Starting with the 2009-2010 school year, Harrison Prep offered grades 6 through 12 only, to allow for an International Baccalaureate (Middle Years Program).

Middle schools
| Name |  | Type | Established | Nickname |
|  | Hudtloff | 6-8 | |2019| Hurricanes |
|  | Lochburn | 6-8 | 1968 | Lions |
|  | Thomas | 6-8 | 2020 | Spartans |

| Elementary schools |
|---|
| Beachwood; Carter Lake; Custer; Dower; Evergreen; Four Heroes; Hillside; Idlewild; Lake Louise; Lakeview; Oakbrook; Oakwood; Park Lodge; Rainier; Tillicum; Tyee Park; |

==Demographics==

The CPSD student body is approximately 46% White, 22% Hispanic, 13% Black, 6% Asian, 3% Pacific Islander, 1% Native American, <1% Other, and 9% mixed. The median household income is $52,089. About 7.6% of students have a disability.

==Racial discipline policy==
Data from Washington schools indicated that black students were disciplined more often than white students. "Are you dispersing discipline across the ethnicities, the racial groups, equitably", asked a district superintendent, "are you disciplining African-American boys more than you're disciplining white boys?"

==Military influence==
There has been a significant military influence within the district due to its proximity to Joint Base Lewis-McChord.
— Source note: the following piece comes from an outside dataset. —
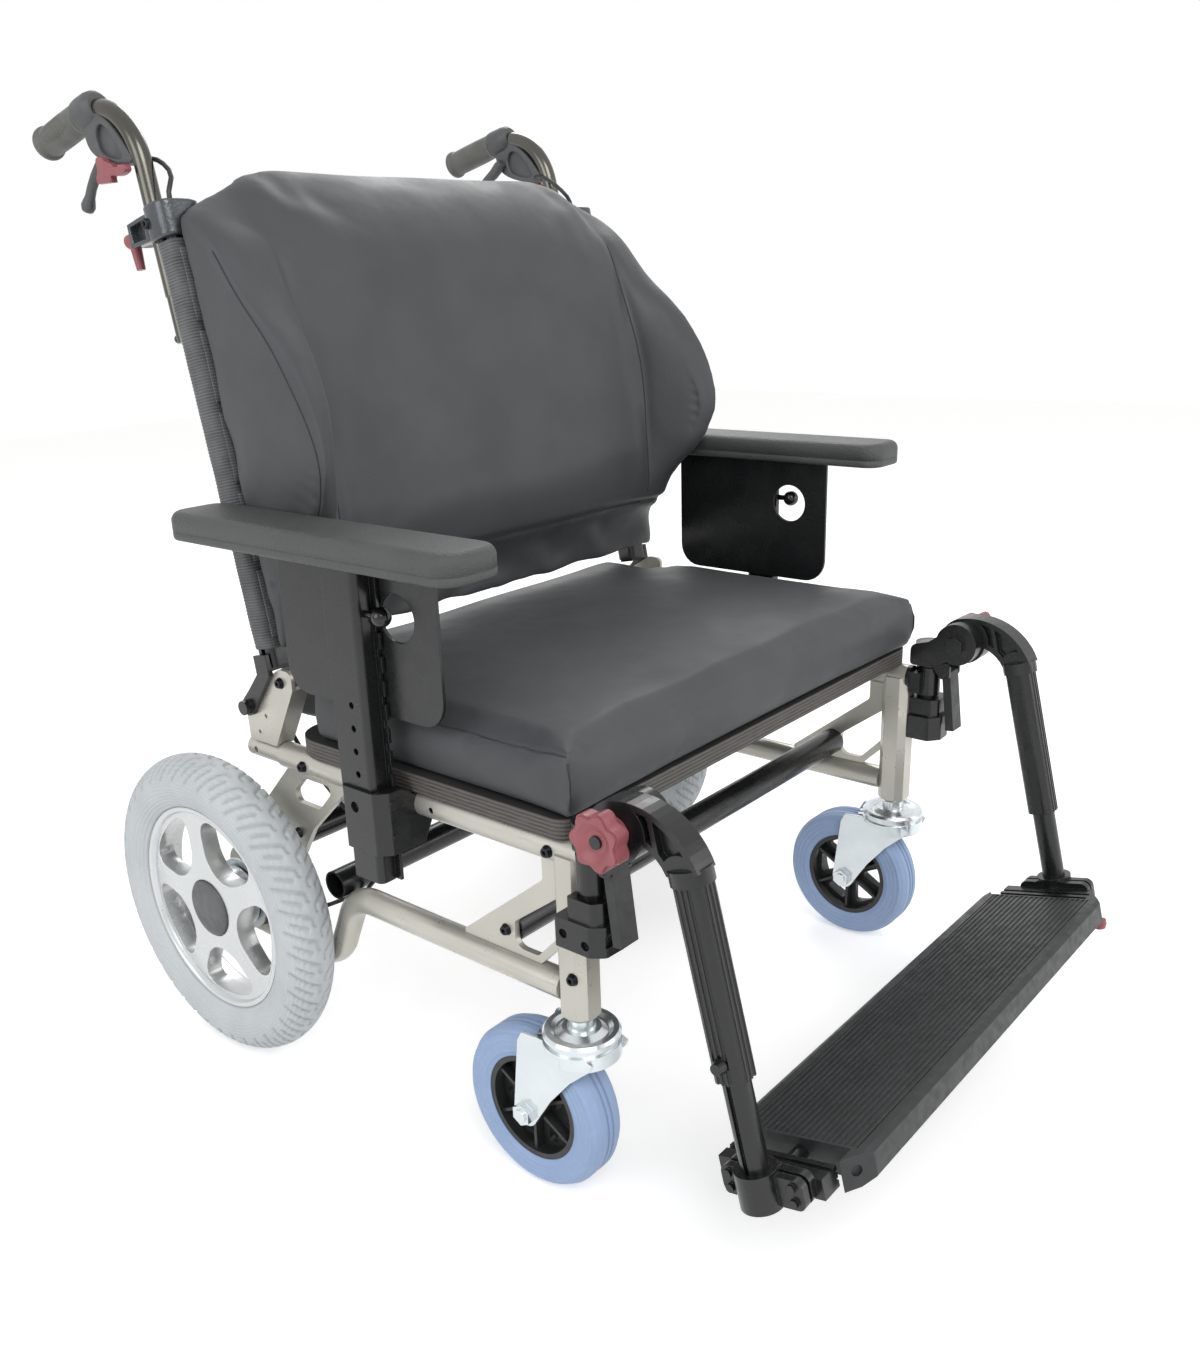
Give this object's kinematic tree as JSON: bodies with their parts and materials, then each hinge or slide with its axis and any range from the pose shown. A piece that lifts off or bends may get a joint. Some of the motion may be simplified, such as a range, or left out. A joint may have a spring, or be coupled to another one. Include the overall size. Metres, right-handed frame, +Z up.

Each of its two senior high schools are home to two Junior Reserve Officers' Training Corps (JROTC) programs. Clover Park High School has an Air Force JROTC program, and Lakes High School has an Army JROTC program.

About 31% of students within the district live on a military base while 40% are funded military dependents. From 1985 to 2011, there have been 90 appointments to military academies from CPSD.